OOP: Thank you. I feel so stupid, I only thought about the friend’s mom thing being bs like last week. I asked C how she was doing and she took a second too long to remember what I was talking about.
Commenter 5: What has your sister done for you in the last year? It sounds like you are a doormat. None of what you said sounds unreasonable. You need to put boundaries NOW or it will get worse. I imagine you want to start a family with your fiance at some point, you cannot keep this up. NTA
OOP: I’m not even wanting a family of my own, no pets nor kids. Regardless I want to live for myself. She has allowed me to see the boys, that’s mostly it.
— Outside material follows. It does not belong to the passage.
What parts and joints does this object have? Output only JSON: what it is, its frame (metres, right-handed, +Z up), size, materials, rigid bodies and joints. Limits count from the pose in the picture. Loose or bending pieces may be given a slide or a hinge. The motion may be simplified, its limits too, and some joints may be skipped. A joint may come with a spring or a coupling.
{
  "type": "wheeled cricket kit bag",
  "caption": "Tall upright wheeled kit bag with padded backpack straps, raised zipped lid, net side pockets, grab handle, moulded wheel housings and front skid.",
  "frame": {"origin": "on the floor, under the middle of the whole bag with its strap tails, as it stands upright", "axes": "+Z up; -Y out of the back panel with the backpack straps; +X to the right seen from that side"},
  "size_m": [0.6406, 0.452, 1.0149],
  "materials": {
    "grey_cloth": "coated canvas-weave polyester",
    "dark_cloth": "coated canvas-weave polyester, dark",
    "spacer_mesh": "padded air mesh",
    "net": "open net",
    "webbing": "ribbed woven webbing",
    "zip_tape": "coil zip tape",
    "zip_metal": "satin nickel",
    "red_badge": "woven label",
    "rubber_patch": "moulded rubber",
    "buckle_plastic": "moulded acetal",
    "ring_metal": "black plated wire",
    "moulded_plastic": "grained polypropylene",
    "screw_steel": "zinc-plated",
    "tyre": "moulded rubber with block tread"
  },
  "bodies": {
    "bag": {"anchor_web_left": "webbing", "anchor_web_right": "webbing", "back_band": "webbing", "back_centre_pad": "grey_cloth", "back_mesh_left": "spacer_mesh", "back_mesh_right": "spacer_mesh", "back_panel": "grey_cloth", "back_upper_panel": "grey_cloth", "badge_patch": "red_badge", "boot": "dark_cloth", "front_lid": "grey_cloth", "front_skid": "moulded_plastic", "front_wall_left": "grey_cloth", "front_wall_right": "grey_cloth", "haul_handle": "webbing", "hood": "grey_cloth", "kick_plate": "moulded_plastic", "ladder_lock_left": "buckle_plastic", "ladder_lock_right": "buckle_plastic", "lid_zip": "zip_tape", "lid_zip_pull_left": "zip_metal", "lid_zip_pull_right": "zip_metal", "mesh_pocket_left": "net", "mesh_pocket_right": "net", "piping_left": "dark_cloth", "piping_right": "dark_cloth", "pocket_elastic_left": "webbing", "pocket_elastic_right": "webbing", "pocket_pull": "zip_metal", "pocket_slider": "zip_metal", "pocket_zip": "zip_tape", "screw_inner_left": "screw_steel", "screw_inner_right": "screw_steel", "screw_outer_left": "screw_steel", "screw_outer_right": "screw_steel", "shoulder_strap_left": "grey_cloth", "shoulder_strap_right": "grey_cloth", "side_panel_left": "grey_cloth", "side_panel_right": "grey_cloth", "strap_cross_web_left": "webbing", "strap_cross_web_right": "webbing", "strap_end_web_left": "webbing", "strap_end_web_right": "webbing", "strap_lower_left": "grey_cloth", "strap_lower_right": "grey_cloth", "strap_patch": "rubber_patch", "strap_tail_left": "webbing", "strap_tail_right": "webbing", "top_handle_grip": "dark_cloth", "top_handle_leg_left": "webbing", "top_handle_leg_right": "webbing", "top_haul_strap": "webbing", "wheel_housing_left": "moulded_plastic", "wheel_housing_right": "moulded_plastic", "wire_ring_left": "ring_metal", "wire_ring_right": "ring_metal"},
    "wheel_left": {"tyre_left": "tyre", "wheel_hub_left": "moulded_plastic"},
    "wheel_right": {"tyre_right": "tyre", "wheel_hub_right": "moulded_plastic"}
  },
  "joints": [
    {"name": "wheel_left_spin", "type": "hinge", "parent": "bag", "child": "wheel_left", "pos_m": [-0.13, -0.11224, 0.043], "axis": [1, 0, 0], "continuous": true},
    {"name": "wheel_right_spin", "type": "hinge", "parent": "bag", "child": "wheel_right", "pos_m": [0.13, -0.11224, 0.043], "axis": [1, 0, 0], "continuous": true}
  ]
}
I couldn’t imagine not being in their lives.
Additional Information from OOP after reading comments
OOP: Thanks for all the replies, there’s been so many helpful ones already. I’ve tried to at least answer all questions. I just have to plan out the boundaries and then practice how to set them and maybe even write down answers for the rebuttals I know she’ll have. For those worried about my fiance, he’s a quiet, steady rock for me, he’s been somewhat enjoying his gaming time without me around so I hope he hasn’t suffered too much. I’ll focus on communicating with him better too. We’re getting married in summer of '26 so we’ll have to focus on us.